ポーカーは心理戦と数学が絡み合う複雑なゲームです。その中で、ゲーム理論の「ナッシュ均衡」は、最適な戦略を構築する際に非常に重要な役割を果たします。本記事では、ナッシュ均衡とは何か、ポーカーにどう活用できるのかを詳しく解説し、実際の戦略に落とし込む方法を説明します。
目次
ナッシュ均衡とは?
ナッシュ均衡は、ゲーム理論における概念の一つで、**「全てのプレイヤーが自分の最適な戦略を選択している状況」**を指します。この均衡状態では、どのプレイヤーも自分の戦略を変えても得をしないため、全員がそのままの戦略を維持します。
ポーカーにおいて、この均衡状態を目指すことで、相手の戦略に依存せずに安定した利益を得ることができます。特に、ヘッズアップ(1対1)の状況では、ナッシュ均衡を基にした戦略が頻繁に用いられます。
ポーカーにおけるナッシュ均衡の活用例
ポーカーでナッシュ均衡を活用する具体的な場面として、「プリフロップのプッシュ・フォールド戦略」が挙げられます。例えば、トーナメントの終盤でスタックが少ない場合、プッシュ(オールイン)するかフォールドするかの判断が重要です。この状況で、ナッシュ均衡を用いると、相手のコールレンジを考慮しつつ、損をしない最適なプッシュレンジを計算することができます。
例: プッシュ・フォールド戦略
- あなたがボタンで10BBのスタックを持ち、相手(BB)が20BB持っている状況を考えます。

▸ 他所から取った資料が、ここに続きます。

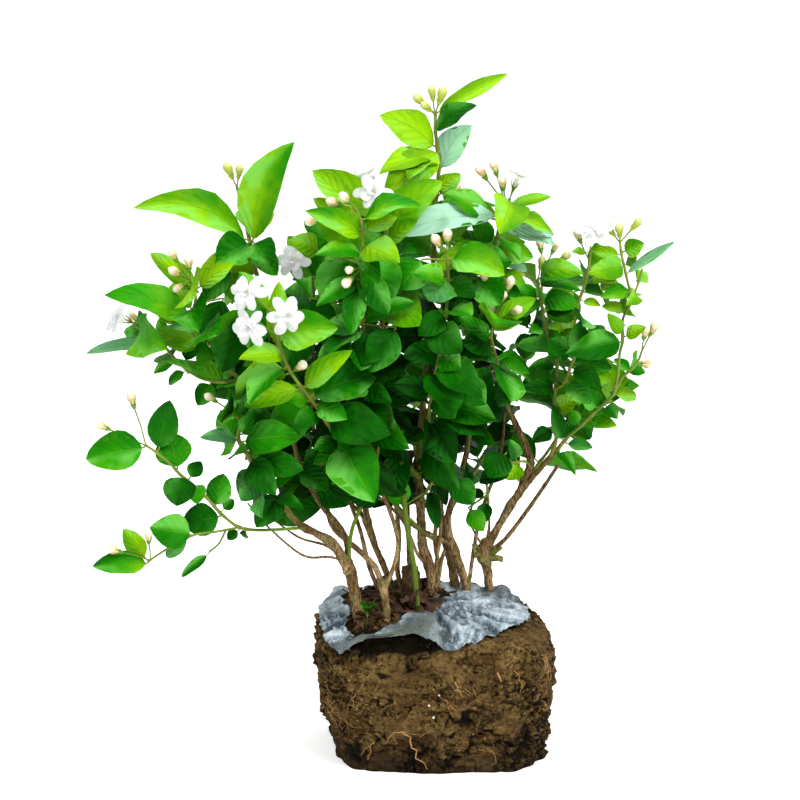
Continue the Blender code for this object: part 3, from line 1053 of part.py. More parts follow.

- ナッシュ均衡に基づく場合、例えば次のようなレンジでプッシュすることが最適とされます:
- A2以上のエース
- K5s以上のスーテッドキング
- 22以上のペア
- Q9o以上のオフスーツハンド
これらのレンジは、計算ツール(例:ICMizerやPioSolver)を使って導き出されることが一般的です。
ナッシュ均衡戦略の利点
1. 読まれにくいプレイ
ナッシュ均衡戦略では、レンジ全体がバランスされているため、相手に「弱いハンドか強いハンドか」を読まれる可能性が低くなります。これにより、ブラフやバリューベットがより効果的になります。
2. 相手のミスを誘発
相手がナッシュ均衡を知らない場合、間違ったコールやフォールドをする可能性があります。このようなミスを利用して利益を最大化できます。
3. 安定したパフォーマンス
相手がどんな戦略を採用しても、ナッシュ均衡戦略を維持することで、長期的に安定した結果が得られます。
ナッシュ均衡を超えて
ナッシュ均衡は理論的に強力ですが、現実のポーカーでは必ずしも常に最適とは限りません。実際のプレイでは、次のような要素も考慮する必要があります:
1. 相手の傾向を読む
相手がタイトすぎる、またはルーズすぎる場合、ナッシュ均衡戦略を調整することでより多くの利益を得られる可能性があります。
2. スタックサイズとICM
トーナメントでは、賞金分配の影響(ICM:Independent Chip Model)が重要です。この場合、ナッシュ均衡戦略だけでは不十分で、ICMを考慮したプレイが必要です。
3. 心理的要素
実際のプレイヤーは感情やミスによって予測不能な行動をとることがあります。これを観察し、適応することで追加の利益を狙えます。
練習方法
ナッシュ均衡を実践で使いこなすためには、反復的な練習が必要です。以下のツールや方法を活用しましょう:
- トレーニングツール
- PioSolver: ナッシュ均衡を基にしたポストフロップの解析に最適。
- ICMizer: トーナメントでのプッシュ・フォールド戦略を学ぶのに便利。
- ハンドレビュー 実際にプレイしたハンドを振り返り、ナッシュ均衡に基づいて適切なプレイだったか確認しましょう。
- シミュレーション ボット相手にナッシュ均衡戦略を試し、結果を分析することで理解を深められます。
まとめ
ナッシュ均衡は、ポーカーの戦略を数学的に強化する強力な武器です。特に、プッシュ・フォールド戦略やレンジのバランスにおいてその威力を発揮します。ただし、現実のゲームでは、相手の傾向や状況に応じて柔軟に戦略を調整することも重要です。
数学的な根拠を持つナッシュ均衡を習得しつつ、状況に応じた応用力を磨くことで、ポーカーでの勝率を大幅に向上させることができるでしょう。